Output the full listing word for word.
╔══
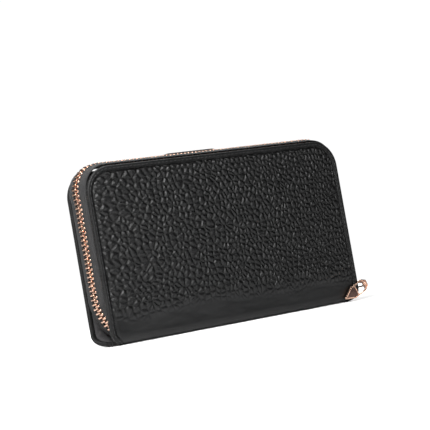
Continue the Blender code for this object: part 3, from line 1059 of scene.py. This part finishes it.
@dataclass
class Cover:
    """One side of the leather wrap: padded field, stitched rim and lining."""

    shell: Shell
    side: Side
    rim: float = 3.4 * MM
    groove: float = 1.1 * MM
    crown: float = 0.9 * MM
    leather: float = 1.5 * MM
    columns: int = 330
    stitch_pitch: float = 3.0 * MM
    stitch_in: float = 1.8 * MM

    def puff(self, inward: Array, z: Array) -> Array:
        """Height of the field over the wrap at a distance in from the edge."""
        lip = smoothstep((inward - (self.rim - 0.4 * MM)) / (2.0 * MM))
        swell = smoothstep((inward - self.rim) / (30 * MM)) * smoothstep((z - 4 * MM) / (26 * MM))
        return -self.groove + (self.groove + 0.05 * MM) * lip + self.crown * swell

    def field(self) -> bpy.types.Object:
        """The grained field, closed at the back."""
        inset = self.rim - 0.9 * MM
        places, normals = self.shell.section(self.side, 0.62 * MM, inset)
        y, z = places[:, 0], places[:, 1]
        half = self.shell.half_width(z, inset)
        spread = np.linspace(-1, 1, self.columns)
        x = half[:, None] * spread[None, :]
        height = self.puff(self.shell.edge_distance(x, np.repeat(z[:, None], self.columns, 1)), z[:, None])
        rows = len(z)
        front = np.empty((rows, self.columns, 3))
        front[..., 0] = x
        front[..., 1] = y[:, None] + normals[:, :1] * height
        front[..., 2] = z[:, None] + normals[:, 1:] * height
        back = np.empty((rows, 2, 3))
        for column, sign in ((0, -1), (1, 1)):
            back[:, column, 0] = sign * half
            back[:, column, 1] = y - normals[:, 0] * self.leather
            back[:, column, 2] = z - normals[:, 1] * self.leather
        points = np.concatenate([front.reshape(-1, 3), back.reshape(-1, 3)])
        n = self.columns
        offset = rows * n
        i, j = np.meshgrid(np.arange(rows - 1), np.arange(n - 1), indexing="ij")
        base = (i * n + j).ravel()
        faces = np.stack([base, base + 1, base + n + 1, base + n], 1).tolist()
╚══
• [Output of the task]:
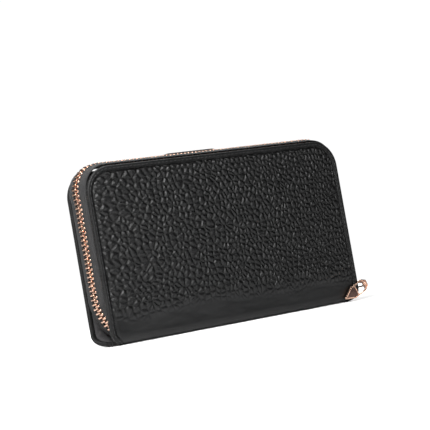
Continue the Blender code for this object: part 3, from line 1059 of scene.py. This part finishes it.
@dataclass
class Cover:
    """One side of the leather wrap: padded field, stitched rim and lining."""

    shell: Shell
    side: Side
    rim: float = 3.4 * MM
    groove: float = 1.1 * MM
    crown: float = 0.9 * MM
    leather: float = 1.5 * MM
    columns: int = 330
    stitch_pitch: float = 3.0 * MM
    stitch_in: float = 1.8 * MM

    def puff(self, inward: Array, z: Array) -> Array:
        """Height of the field over the wrap at a distance in from the edge."""
        lip = smoothstep((inward - (self.rim - 0.4 * MM)) / (2.0 * MM))
        swell = smoothstep((inward - self.rim) / (30 * MM)) * smoothstep((z - 4 * MM) / (26 * MM))
        return -self.groove + (self.groove + 0.05 * MM) * lip + self.crown * swell

    def field(self) -> bpy.types.Object:
        """The grained field, closed at the back."""
        inset = self.rim - 0.9 * MM
        places, normals = self.shell.section(self.side, 0.62 * MM, inset)
        y, z = places[:, 0], places[:, 1]
        half = self.shell.half_width(z, inset)
        spread = np.linspace(-1, 1, self.columns)
        x = half[:, None] * spread[None, :]
        height = self.puff(self.shell.edge_distance(x, np.repeat(z[:, None], self.columns, 1)), z[:, None])
        rows = len(z)
        front = np.empty((rows, self.columns, 3))
        front[..., 0] = x
        front[..., 1] = y[:, None] + normals[:, :1] * height
        front[..., 2] = z[:, None] + normals[:, 1:] * height
        back = np.empty((rows, 2, 3))
        for column, sign in ((0, -1), (1, 1)):
            back[:, column, 0] = sign * half
            back[:, column, 1] = y - normals[:, 0] * self.leather
            back[:, column, 2] = z - normals[:, 1] * self.leather
        points = np.concatenate([front.reshape(-1, 3), back.reshape(-1, 3)])
        n = self.columns
        offset = rows * n
        i, j = np.meshgrid(np.arange(rows - 1), np.arange(n - 1), indexing="ij")
        base = (i * n + j).ravel()
        faces = np.stack([base, base + 1, base + n + 1, base + n], 1).tolist()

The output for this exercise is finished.